HubSpot is known for driving growth through the inbound marketing methodology. They provide free, valuable resources and courses for marketers and business owners to build trust with their audience and attract new customers. 

By sharing valuable content and useful tools, HubSpot attracted a large audience of potential customers. They quickly established themselves as a thought leader in the marketing industry, and leveraged that trust to become the leading marketing and sales software. 

Each of these companies leveraged the power of growth marketing to attract, convert, and retain customers and scale growth. To see many more examples of the power of growth marketing, check out our Results page.

How to Implement Growth Marketing at Your Company in 8 Steps

Step 1: Identify your Current Stage of Growth 

Before you can start building campaigns and testing tactics, you need to first understand your current phase of growth. High-growth companies build a reliable growth engine by moving through the following stages:

    • Problem-Solution Proof: Your product or service has helped multiple customers achieve measurable, meaningful results. In order to ascend beyond this phase, you must have compelling, documented client results. These should include third-party ratings and reviews, as well as published testimonials and client case studies. 
  • Message-Market Match: Do you know exactly what to say to stop your ideal customer in their tracks and compel them to take action? Message-market match is all about empathizing with the end user to generate messaging that speaks directly to their deepest pain points, fears, and goals. 
    • Offer-Market Fit: You’ve built compelling lead magnet offers that fill your sales pipeline with qualified leads. When you have offer-market fit, you have compelling lead magnet offers that reliably convert your ideal customer into engaged leads. 
  • Experience-Market Fit: When you reach experience-market fit, you’ve built a reliable growth system. You have profitable unit economics and are able to profitably acquire customers. 
  • Scale: You know that you’re ready to scale when your marketing investments are reliably resulting in 4-5x ROI, meaning that every dollar invested in marketing generates 4 or more dollars in net new revenue. Now all you have to do is invest your profits back into marketing to scale growth.

Knowing where you are in the growth stages will help you know where to focus your efforts. If you’d like to go deeper on the stages of growth, check out our free training, the Growth Playbook. 

Step 2: Get Organization-Wide Buy-in to Growth Marketing

In order to successfully implement a growth marketing strategy, it is essential to have buy-in from all levels of your organization. This means not only getting support from top-level leadership, but also from all departments, including sales, marketing, product, and customer service. Without this cross-functional alignment, it will be impossible to fully leverage the power of growth marketing.

Here are some key points to consider when working on getting organization-wide buy-in to growth marketing:

  1. Make a compelling argument: In order to persuade others to embrace a new way of thinking and working, you need to have a solid argument for why this approach is the best way forward. Be prepared to provide evidence that growth marketing has been successful for other companies in your industry.
  2. Tie the decision to revenue goals: Show how a growth marketing approach will help the company achieve its revenue goals.

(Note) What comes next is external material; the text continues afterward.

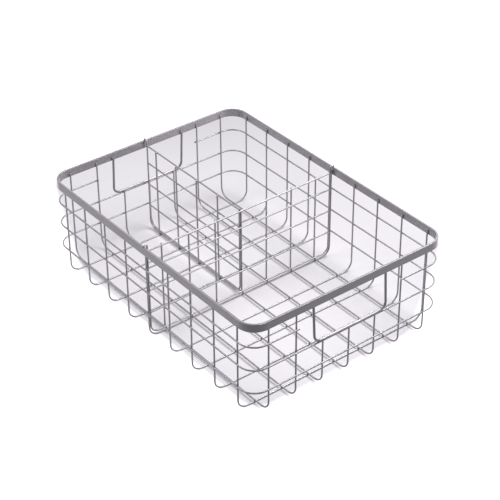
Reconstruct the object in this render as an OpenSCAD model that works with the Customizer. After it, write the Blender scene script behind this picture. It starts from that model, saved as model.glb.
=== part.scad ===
// Wire locker basket with two lift-out dividers.
// X runs along the length, Y across the width, Z up. The origin is on the floor under the middle.
// The front is the +X end, the left side is -Y.

/* [Basket] */
// Length over the rim band
basket_l = 457; // [380:1:560]
// Width over the rim band
basket_w = 328; // [280:1:400]
// Height from the surface to the top of the rim band
basket_h = 149.5; // [125:0.5:200]

/* [Wire] */
// Diameter of the hoop, ring and divider wire
wire_d = 2.4; // [2:0.1:3]
// Diameter of the handle rod
handle_d = 3.4; // [3:0.1:5]

/* [Rim band] */
// Height of the flat bar
rim_h = 12; // [9:0.5:18]
// Thickness of the flat bar
rim_t = 3; // [2:0.1:4]
// Radius that the flat bar's long edges are rolled to
rim_edge = 0.4; // [0.2:0.05:0.8]
// Radius of the rim's corners, at the middle of the bar
rim_bend = 25; // [18:0.5:32]
// How far the hoop legs reach up the inside of the rim
leg_lap = 6; // [4:0.5:8]

/* [Hoops] */
// From the middle of the end wires to the nearest side hoop
side_hoop_inset = 28.25; // [26:0.25:34]
// From the middle of the side wires to the nearest end hoop
end_hoop_inset = 27; // [26:0.25:34]
// Radius of the bend between floor and wall, at the middle of the wire
hoop_bend = 15; // [10:0.5:20]

/* [Rings] */
// Height of the lower ring
ring_lower_z = 40.9; // [30:0.1:50]
// Space between the upper ring and the rim band, from wire middle to band edge
ring_upper_drop = 24.1; // [18:0.1:30]
// Radius of the rings' corners, at the middle of the wire
ring_bend = 24; // [18:0.5:25]
// How far the ends of the upper ring pass the hoops that carry them
ring_overhang = 3; // [2:0.5:8]

/* [Handles] */
// Width of a handle, between the middles of its legs
handle_w = 121; // [105:1:135]
// Radius of the handle's lower corners, at the middle of the rod
handle_bend = 10.5; // [8:0.5:16]
// How far the handle legs reach up the inside of the rim
handle_lap = 5; // [4:0.5:8]
// How far below the rim band the leaning handle legs still clear its underside
handle_clear = 3; // [2:0.5:6]

/* [Dividers] */
// From the top of the rim down to the cross divider's top wire
cross_top_drop = 9; // [6:0.1:20]
// From the top of the rim down to the long divider's top wire
long_top_drop = 7.3; // [6:0.1:20]
// Radius of the divider frames' lower corners, at the middle of the wire
frame_bend = 12; // [11:0.5:16]
// Radius of the hooks that go over the rim, at the middle of the wire
hook_bend = 3; // [2.5:0.1:3.5]

/* [Fits] */
// Space between a divider and everything it can be lifted away from
divider_gap = 0.3; // [0.3:0.1:1]
// Space left at a welded crossing
weld_gap = 0.05; // [0.02:0.01:0.1]

/* [Hidden] */
SIDE_HOOPS = 9;
END_HOOPS = 7;
LONG_UPRIGHTS = 4;
ROWS = 3;
$fn = 64;

wire_r = wire_d / 2;
handle_r = handle_d / 2;
// From the middle of one wire to the middle of the next, where two are welded or where a divider stands free
welded_step = wire_d + weld_gap;
free_step = wire_d + divider_gap;

// The walls: where the upright legs of the hoops stand
rim_in_x = basket_l / 2 - rim_t;
rim_in_y = basket_w / 2 - rim_t;
leg_x = rim_in_x - weld_gap - wire_r;
leg_y = rim_in_y - weld_gap - wire_r;
rim_low = basket_h - rim_h;
leg_top = rim_low + leg_lap;

// The floor: side hoops lie on the surface, end hoops on the side hoops
side_floor_z = wire_r;
end_floor_z = side_floor_z + welded_step;

side_pitch = 2 * (leg_x - side_hoop_inset) / (SIDE_HOOPS - 1);
end_pitch = 2 * (leg_y - end_hoop_inset) / (END_HOOPS - 1);
side_hoop_x = [for (i = [1 : SIDE_HOOPS]) (i - (SIDE_HOOPS + 1) / 2) * side_pitch];
end_hoop_y = [for (i = [1 : END_HOOPS]) (i - (END_HOOPS + 1) / 2) * end_pitch];

// The rings lie outside the legs
ring_x = leg_x + welded_step;
ring_y = leg_y + welded_step;
ring_upper_z = rim_low - ring_upper_drop;
ring_middle_z = (ring_lower_z + ring_upper_z) / 2;
// The upper ring stops just past the first hoop beside the handle
ring_stop_y = min([for (y = end_hoop_y) if (abs(y) > handle_w / 2) abs(y)]) - ring_overhang;

// The handle's bottom bar lies outside the short legs and on top of the middle ring
bar_x = leg_x + wire_r + weld_gap + handle_r;
bar_rest = wire_r + weld_gap + handle_r;
bar_z = ring_middle_z + sqrt(pow(bar_rest, 2) - pow(ring_x - bar_x, 2));
// The handle leans in from the bar, so that its legs pass inside the rim band
lean_rise = rim_low - handle_clear - bar_z;
handle_lean = atan((bar_x - (rim_in_x - weld_gap - handle_r)) / lean_rise);
handle_leg = (rim_low + handle_lap - bar_z) / cos(handle_lean);

// The cross divider stands over the middle side hoop, its frame legs just inside that hoop's legs
cross_leg_y = leg_y - free_step;
cross_floor_z = end_floor_z + free_step;
cross_top_z = basket_h - cross_top_drop;
cross_upright_x = -welded_step;
// The long divider stands beside the middle end hoop, and its front leg in the corner between the cross
// divider's middle upright and its rows
long_y = -free_step;
long_upright_y = long_y - welded_step;
long_back_x = -(leg_x - free_step);
long_front_x = -free_step;
long_floor_z = side_floor_z + free_step;
long_top_z = basket_h - long_top_drop;
hook_z = basket_h + divider_gap + wire_r;
row_z = [ring_lower_z, ring_middle_z, ring_upper_z];

function numbered(name, count) = [for (i = [1 : count]) str(name, i)];

// Points and bends of a bar's middle line
function corner(path, i) = path[(i + len(path)) % len(path)];
function heading(a, b) = atan2(b[1] - a[1], b[0] - a[0]);
function within_half_turn(angle) = angle > 180 ? angle - 360 : angle <= -180 ? angle + 360 : angle;
function turn_at(path, i) =
    within_half_turn(heading(corner(path, i), corner(path, i + 1)) - heading(corner(path, i - 1), corner(path, i)));
function setback(path, bends, i) = bends[i] == 0 ? 0 : bends[i] * tan(abs(turn_at(path, i)) / 2);

// A bar bent in the XY plane. path holds its corners, bends the radius at each corner, and the child is its section.
module bent_bar(path, bends, closed = false) {
    count = len(path);
    for (i = [0 : count - (closed ? 1 : 2)]) {
        a = path[i];
        b = corner(path, i + 1);
        turned = heading(a, b);
        start = setback(path, bends, i);
        straight = norm(b - a) - start - setback(path, bends, (i + 1) % count);
        translate([a[0] + start * cos(turned), a[1] + start * sin(turned), 0])
            rotate([90, 0, turned + 90])
                linear_extrude(straight)
                    children();
    }
    for (i = [0 : count - 1]) {
        if (bends[i] > 0) {
            turn = turn_at(path, i);
            side = sign(turn);
            coming = heading(corner(path, i - 1), path[i]);
            start = setback(path, bends, i);
            centre_x = path[i][0] - start * cos(coming) - side * bends[i] * sin(coming);
            centre_y = path[i][1] - start * sin(coming) + side * bends[i] * cos(coming);
            translate([centre_x, centre_y, 0])
                rotate([0, 0, side > 0 ? coming - 90 : coming + 90 + turn])
                    rotate_extrude(angle = abs(turn))
                        translate([bends[i], 0])
                            children();
        }
    }
}

// The same bar with a round section
module bent_rod(path, bends, d, closed = false) {
    bent_bar(path, bends, closed)
        circle(d = d);
}

// Stands a flat drawing up, facing along X or along Y
module facing_x(x) {
    translate([x, 0, 0])
        rotate([90, 0, 90])
            children();
}

module facing_y(y) {
    translate([0, y, 0])
        rotate([90, 0, 0])
            children();
}

// A U of wire with its legs at -half and half, its floor at low and its leg tops at high
module hoop(half, low, high, bend) {
    bent_rod([[-half, high], [-half, low], [half, low], [half, high]], [0, bend, bend, 0], wire_d);
}

// A straight wire between two points of a flat drawing
module straight_wire(from, to) {
    bent_rod([from, to], [0, 0], wire_d);
}

// Section of flat bar with rolled edges
module flat_bar(t, h, edge) {
    square([t - 2 * edge, h], center = true);
    square([t, h - 2 * edge], center = true);
    for (x = [edge - t / 2, t / 2 - edge]) {
        for (y = [edge - h / 2, h / 2 - edge]) {
            translate([x, y])
                circle(r = edge);
        }
    }
}

module rim_band() {
    color([0.55, 0.54, 0.57])
        translate([0, 0, rim_low + rim_h / 2])
            bent_bar(ring_corners(rim_in_x + rim_t / 2, rim_in_y + rim_t / 2), [for (i = [1 : 4]) rim_bend], true)
                flat_bar(rim_t, rim_h, rim_edge);
}

function ring_corners(x, y) = [[-x, -y], [x, -y], [x, y], [-x, y]];

module side_hoop(i) {
    color([0.6, 0.59, 0.62])
        facing_x(side_hoop_x[i - 1])
            hoop(leg_y, side_floor_z, leg_top, hoop_bend);
}

// Hoops that would stand in a handle opening stop behind the handle's bottom bar
module end_hoop(i) {
    under_handle = abs(end_hoop_y[i - 1]) < handle_w / 2;
    color([0.6, 0.59, 0.62])
        facing_y(end_hoop_y[i - 1])
            hoop(leg_x, end_floor_z, under_handle ? bar_z : leg_top, hoop_bend);
}

module ring(z) {
    color([0.58, 0.57, 0.6])
        translate([0, 0, z])
            bent_rod(ring_corners(ring_x, ring_y), [for (i = [1 : 4]) ring_bend], wire_d, true);
}

// One half of the upper ring, on the left (-1) or on the right (1)
module upper_ring_half(side) {
    stop = side * ring_stop_y;
    far = side * ring_y;
    color([0.58, 0.57, 0.6])
        translate([0, 0, ring_upper_z])
            bent_rod([[-ring_x, stop], [-ring_x, far], [ring_x, far], [ring_x, stop]], [0, ring_bend, ring_bend, 0],
                wire_d);
}

// The front handle. The back one mirrors it.
module handle() {
    half = handle_w / 2;
    color([0.45, 0.44, 0.47])
        translate([bar_x, 0, bar_z])
            rotate([0, -handle_lean, 0])
                facing_x(0)
                    bent_rod([[-half, handle_leg], [-half, 0], [half, 0], [half, handle_leg]],
                        [0, handle_bend, handle_bend, 0], handle_d);
}

// The cross divider's frame ends in a hook over each side of the rim
module cross_frame() {
    tip = basket_w / 2;
    color([0.62, 0.61, 0.64])
        facing_x(0)
            bent_rod([
                [-tip, hook_z],
                [-cross_leg_y, hook_z],
                [-cross_leg_y, cross_floor_z],
                [cross_leg_y, cross_floor_z],
                [cross_leg_y, hook_z],
                [tip, hook_z]
            ], [0, hook_bend, frame_bend, frame_bend, hook_bend, 0], wire_d);
}

module cross_wire(z) {
    half = cross_leg_y - wire_r - weld_gap;
    color([0.62, 0.61, 0.64])
        facing_x(0)
            straight_wire([-half, z], [half, z]);
}

module cross_upright(i) {
    y = end_hoop_y[i - 1];
    color([0.62, 0.61, 0.64])
        facing_x(cross_upright_x)
            straight_wire([y, cross_floor_z - wire_r], [y, cross_top_z + wire_r]);
}

// The long divider's frame hooks over the back of the rim only
module long_frame() {
    color([0.62, 0.61, 0.64])
        facing_y(long_y)
            bent_rod([
                [-basket_l / 2, hook_z],
                [long_back_x, hook_z],
                [long_back_x, long_floor_z],
                [long_front_x, long_floor_z],
                [long_front_x, long_top_z + wire_r]
            ], [0, hook_bend, frame_bend, frame_bend, 0], wire_d);
}

module long_wire(z) {
    clear = wire_r + weld_gap;
    color([0.62, 0.61, 0.64])
        facing_y(long_y)
            straight_wire([long_back_x + clear, z], [long_front_x - clear, z]);
}

module long_upright(i) {
    x = side_hoop_x[i - 1];
    color([0.62, 0.61, 0.64])
        facing_y(long_upright_y)
            straight_wire([x, long_floor_z - wire_r], [x, long_top_z + wire_r]);
}

rim_band();
for (i = [1 : SIDE_HOOPS]) {
    side_hoop(i);
}
for (i = [1 : END_HOOPS]) {
    end_hoop(i);
}
ring(ring_lower_z);  // ring_lower
ring(ring_middle_z);  // ring_middle
upper_ring_half(-1);  // ring_upper_left
upper_ring_half(1);  // ring_upper_right
handle();  // handle_front
mirror([1, 0, 0]) handle();  // handle_back
cross_frame();
cross_wire(cross_top_z);  // cross_top_wire
for (i = [1 : ROWS]) {
    cross_wire(row_z[i - 1]);
}
for (i = [1 : END_HOOPS]) {
    cross_upright(i);
}
long_frame();
long_wire(long_top_z);  // long_top_wire
for (i = [1 : ROWS]) {
    long_wire(row_z[i - 1]);
}
for (i = [1 : LONG_UPRIGHTS]) {
    long_upright(i);
}
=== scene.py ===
"""Looks of a wire locker basket with two lift-out dividers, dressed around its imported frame."""
import math
import random

import bmesh
import bpy
from bpy.props import FloatProperty, FloatVectorProperty, IntProperty, PointerProperty
from mathutils import Matrix, Vector
from mathutils.geometry import convex_hull_2d


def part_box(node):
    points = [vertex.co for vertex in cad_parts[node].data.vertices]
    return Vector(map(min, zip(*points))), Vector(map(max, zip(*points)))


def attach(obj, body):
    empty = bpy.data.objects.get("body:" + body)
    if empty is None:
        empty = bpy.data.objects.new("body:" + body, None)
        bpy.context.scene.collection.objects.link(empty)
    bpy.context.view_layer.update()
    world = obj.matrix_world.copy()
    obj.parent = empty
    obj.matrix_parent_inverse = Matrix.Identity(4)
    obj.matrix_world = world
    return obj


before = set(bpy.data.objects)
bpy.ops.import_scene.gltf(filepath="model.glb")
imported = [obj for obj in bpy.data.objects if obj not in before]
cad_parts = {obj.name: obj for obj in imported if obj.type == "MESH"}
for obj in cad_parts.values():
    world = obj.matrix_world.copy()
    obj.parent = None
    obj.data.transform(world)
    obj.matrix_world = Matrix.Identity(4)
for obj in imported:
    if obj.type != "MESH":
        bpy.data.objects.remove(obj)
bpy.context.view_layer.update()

bl_info = {
    "name": "Wire locker basket",
    "version": (1, 0, 0),
    "blender": (4, 5, 0),
    "location": "3D View > Sidebar > Basket",
    "description": "Powder-coated wire basket with lift-out dividers, its welds, wire ends and studio",
    "category": "Object",
}

X = Vector((1, 0, 0))
Y = Vector((0, 1, 0))
Z = Vector((0, 0, 1))


# Names and sizes from the frame, in metres

def numbered(name, count):
    return [f"{name}_{i + 1}" for i in range(count)]


def middle(node):
    low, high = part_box(node)
    return (low + high) / 2


BASKET = "basket"
CROSS = "cross_divider"
LONG = "long_divider"

SIDE_HOOPS = numbered("side_hoop", 9)
END_HOOPS = numbered("end_hoop", 7)
RINGS = ["ring_lower", "ring_middle"]
UPPER_RINGS = ["ring_upper_left", "ring_upper_right"]
HANDLES = ["handle_front", "handle_back"]
CROSS_ROWS = ["cross_top_wire"] + numbered("cross_row", 3)
CROSS_UPRIGHTS = numbered("cross_upright", 7)
LONG_ROWS = ["long_top_wire"] + numbered("long_row", 3)
LONG_UPRIGHTS = numbered("long_upright", 4)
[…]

This might involve creating projections of how much revenue growth could be achieved through a growth marketing strategy, or highlighting the potential cost savings that could be achieved by optimizing the customer acquisition process.
  3. Bring examples: One of the most effective ways to get buy-in for a new approach is to show real-world examples of companies that have successfully implemented a growth marketing strategy. This could involve case studies, data-driven success stories, or even interviews with industry experts who have seen the results first-hand.
  4. Foster a culture of experimentation: One of the core principles of growth marketing is continuous experimentation and improvement. To create a culture of experimentation, it's important to encourage your team to take risks, try new things, and be open to failure. This means celebrating successes and learning from failures and always looking for ways to optimize and improve your approach. 

Step 3: Build a Growth Team

A growth team is a cross-department, cross-functional group that collaborates to drive consistent revenue growth. Building a growth team is a critical step in creating a successful growth marketing strategy. Here are some tips to help you build your growth team successfully:

  • Get the right people in the right seats: It's essential to have the right people on your growth team. Look for individuals with specific skill sets and experience that align with your goals. Make sure that the team members are aligned with the company's values and are committed to achieving the same objectives. 

A successful growth team consists of a diverse set of skills. Your growth team roles may include growth leader, CRO specialist, growth marketer, designer, and developer. 

  • Cross-functional collaboration: Growth marketing requires collaboration across different departments, including product, sales, marketing, and customer success. Avoid silos and encourage cross-functional collaboration to ensure everyone is aligned on growth initiatives.
  • Develop processes for consistent excellence: Establishing consistent processes can help your growth team work more efficiently and effectively. This includes developing a system for prioritizing growth experiments, tracking progress, and sharing insights across the team.
  • Align your growth team: Ensure alignment by working toward improving a single, shared “north star” metric. We recommend revenue growth.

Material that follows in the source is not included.